A new bill being introduced by the Albanese government to protect Tasmanian salmon farming could stop communities challenging other decisions, including coal and gas developments, and may not even be effective in its principal aim, experts have warned.
The government plans to amend the Environment Protection and Biodiversity Conservation (EPBC) Act to end a formal reconsideration by the environment minister, Tanya Plibersek, into whether an expansion of fish farming in Macquarie harbour in 2012 was properly approved.
Environmental Justice Australia, which analysed the draft bill to be introduced to parliament on Tuesday, said the Albanese government was “simply wrong” to confidently claim its proposed legislation would only affect the salmon industry in Macquarie harbour.
The organisation’s co-chief executive and lawyer, Elizabeth McKinnon, said the draft bill was not industry or geographically specific, prompting concerns the changes could have much wider ramifications and be applied to other decisions, including on mining, land clearing or housing and infrastructure development.
“We fear they’ll lead to alarming wide-scale rollback of environmental protections in federal law,” she said. “These changes to Australia’s national environment laws could gut the ability of community and environment groups to challenge destructive projects – from new coal and gas projects to deforestation or salmon farms.”

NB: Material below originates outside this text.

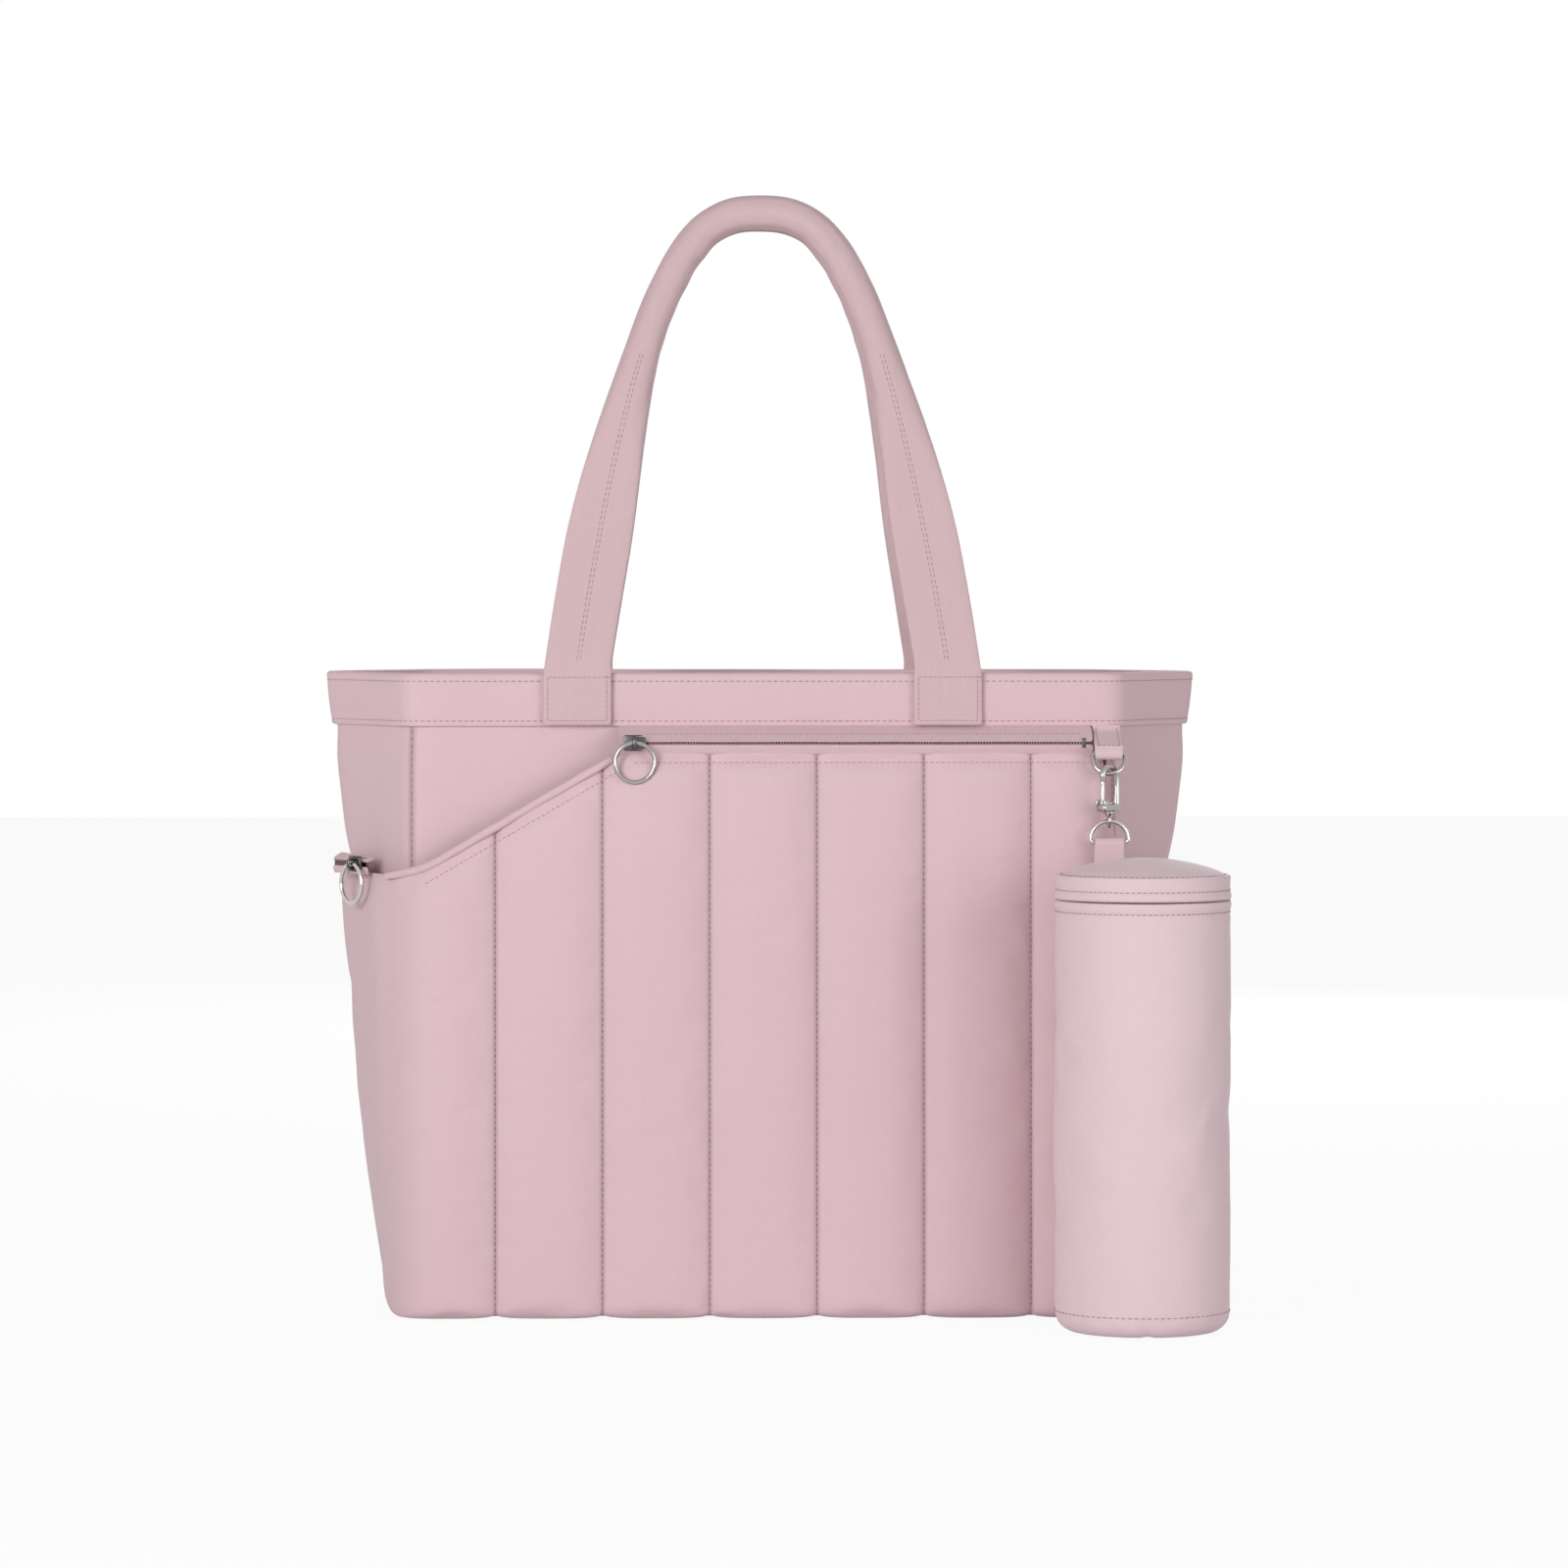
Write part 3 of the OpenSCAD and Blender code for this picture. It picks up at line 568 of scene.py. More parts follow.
def corner_columns():
    """Which columns of the outline are on a corner seam: the middle of each rounded corner."""
    at, marks = SIDE_COUNTS[0], []
    for i in range(1, 7):
        marks.append((i, at + ROUND_COUNT // 2))
        at += ROUND_COUNT + SIDE_COUNTS[i]
    return [c for i, c in marks if i in (1, 3, 4, 6)]


def shell_sag(p, z):
    """Soft cloth walls: a little slack between the base and the band, none where they are sewn."""
    free = math.sin(math.pi * min(1, max(0, z / BAND_Z))) ** 0.6
    side = min(1, max(0, (abs(p[0]) - 150) / 40))
    push = free * (0.9 * ripple((p[0], p[1], z), 70, 3.1) + 0.5 * ripple((p[0], p[1], z), 28, 7.7))
    push -= side * free * 1.2 * (1 - abs(p[1]) / 75) * (1 - ease(200, 240, z))
    full = ease(228, 258, z) * (1 - ease(292, 312, z))
    return min(0.6, push - 0.5 * free) + 2.6 * side * full * (1 - abs(p[1]) / 78)


def pushed_out(ring, push):
    """An outline with each point moved away from the middle."""
    return ring + ring / np.linalg.norm(ring, axis=1)[:, None] * np.asarray(push, float)[:, None]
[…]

Separate preliminary legal advice to the Australia Institute questioned whether the legislation would do what the government wanted, suggesting the amendment might not survive a legal challenge if applied to salmon farming in the harbour.
The institute’s strategy director, Leanne Minshull, said the government’s proposed change to the law would “create more chaos than clarity”.
“Trying to push laws through at the last minute has never worked in the past and is not going to work now,” she said. “We need to have a proper look at the salmon industry outside of the pressure of an election campaign and the politics.”
The reconsideration of the Macquarie harbour decision was triggered by a legal request in 2023 from three environment groups, partly due to concern about the impact of salmon farming on the Maugean skate, an endangered fish species. Plibersek has been reviewing whether the 2012 decision that deemed the farming was not a controlled action – meaning it did not need a full federal environmental assessment – was correct.
Such reviews can be requested if substantial new information comes to light about risk of harm to a protected species or habitat after the decision is made. An environment department opinion released under freedom of information laws suggested that it could lead to salmon farming having to stop in the harbour while an environmental impact statement was prepared.
The Albanese government’s legislation would prevent reconsideration requests by third parties in some cases in which developments had been deemed “not a controlled action”. It would apply when the minister had specified in their decision that the development required state or territory oversight or management, was already under way, and had been ongoing or recurring for at least five years since the decision was made.
EJA said the absence of specific location or industry information in the wording of the bill meant the proposed legal changes could have implications that extended to many more projects that had been deemed not controlled actions.
“Not only has the Albanese government backed away from its promise to fix the broken environment laws in this country – it’s now quietly removing the ability of community members to scrutinise harmful projects,” McKinnon said.
A government spokesperson said the change was “this is a very specific amendment to address a flaw in the EPBC Act”.
“The existing laws apply to everything else, including all new proposals for coal, gas, and land clearing,” they said.
“Our environment laws are broken. They don’t protect the environment adequately, nor do they give businesses timely decisions or protect workers and communities they live in.”
On Monday, amid internal angst from pro-environment MPs, the government said it remained committed to broader reforms to strengthen environmental protections and speed up decision-making.
“We will consult on specifics in a second term with the states, business and environment groups,” a spokesperson said.
On Tuesday morning, the Greens said they would ask the Senate to send the bill to an inquiry by a Senate committee. With the government’s bill expected to have support from the Coalition, this move was likely to fail.
“The government’s rushed legislation to gut environment laws must be scrutinised properly,” the Greens environment spokesperson, Sarah Hanson-Young, said.
“Murky legal questions about the environmental consequences must be answered before the Senate rushes this legislation through.”
At a joint press conference with environment groups and independent MPs on Tuesday morning, Hanson-Young said “this is being done under the cover of the budget, because the Labor party knows it stinks, the law stinks, the rotten salmon stinks, and the whole process stinks”.
Andrew Wilkie, the independent MP for Clark, which covers Hobart and surrounding areas, described the move as “one of the most egregious attacks on our environment”.
The independent senator David Pocock said the legislation was an example of why voters should consider voting independent at the forthcoming election.
“[Australians] value nature, and they want to see politicians look to the long term.”